Strategies evolve. Developing mindfulness might start in meditation and lead to actively noticing and presence. A relationship might begin in passion and end
in love and comfort. Your business venture might struggle to find its footing but one key influencer will push your product into the mainstream. Each of the “species” along this evolutionary path ends in a fully salable product, some skill or habit that you can use, and shouldn’t ever be underdeveloped in order to move to the next thing.

“Do not repeat the tactics which have gained you one victory, but let your methods be regulated by the infinite variety of circumstances.” – Sun Tzu. “The Art of War.”

I find it beneficial to further bucket strategies under themes. For example, I have a creativity theme, a health/mindfulness theme, a business theme, and a relationship theme. These are also subject to change but rarely do, they are things that I value and continue to morph my strategies under these “big tents.”
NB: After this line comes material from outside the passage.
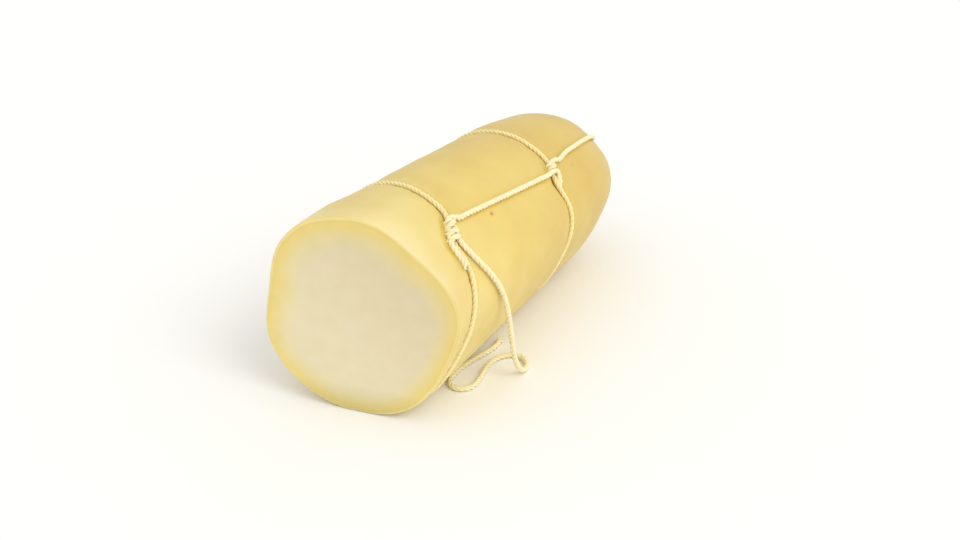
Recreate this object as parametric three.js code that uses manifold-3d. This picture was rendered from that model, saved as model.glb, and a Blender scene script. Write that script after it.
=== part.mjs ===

These buckets will help you to understand which strategic bets make sense for your current conception of delivering on your mission and purpose and which are just good ideas. It is helpful to do some problem solving on potential strategies, mental modeling which seem right and which are longshots.

I write strategies in a simple template.

{Improve/Reduce/Optimize}{skill or habit or relationship}


Up to now, we haven’t measured anything.

“What gets measured, gets managed. – Andy Grove, Intel Founder

We need our mission and strategies to be measurable and that is where goals come in, they set the conditions of success.

  • What is the starting point for your mission or strategy? Where are you at today? Let us call that ‘x’
  • When do you anticipate being done with this goal? Let’s call that ‘t’
  • Finally, put yourself at time = t. Really dig into this timeframe, tell yourself a story about it. What does success look like in terms of a change in x at t? Let’s call that ‘y’

When we build our measures around the bets we believe are going to promote into strategies, we put them in the format x to y by t. Our numbers should be clear and compelling. We should have a glidepath to our goals to show if we are winning. We should course correct where our measure has slipped under our target. These course corrections can be modifications to strategies but are more likely just small tactical maneuvers needed to return performance to target.

suntzuWhile this may not seem very spiritual, it is at this level, the pragmatic tactics of improvement through practice and feedback that presence and the performance zone occurs. By having line-of-site from tactical presence up to transcendent purpose, all things have meaning in the great circle of a designed life!

Purpose is the object of your life’s quest, the mission is the combination of skills and navigation, a life design. If the path is through the mountains, mountaineering may be an essential skill and navigation by animal tracking might be necessary; but if your object is at sea, sailing and nautical orienteering will be the differentiated skill set required to grasp your purpose. You might practice tying knots in either case, moving from tying the five knots you know to ten by the end of the year. As you improve and your knots hold more weight on a scale, you begin strategizing on orienting skills or mentors you wish to approach.

How do you propose to achieve your purpose? What are your differentiated skills that will help you? What does it mean to be the best?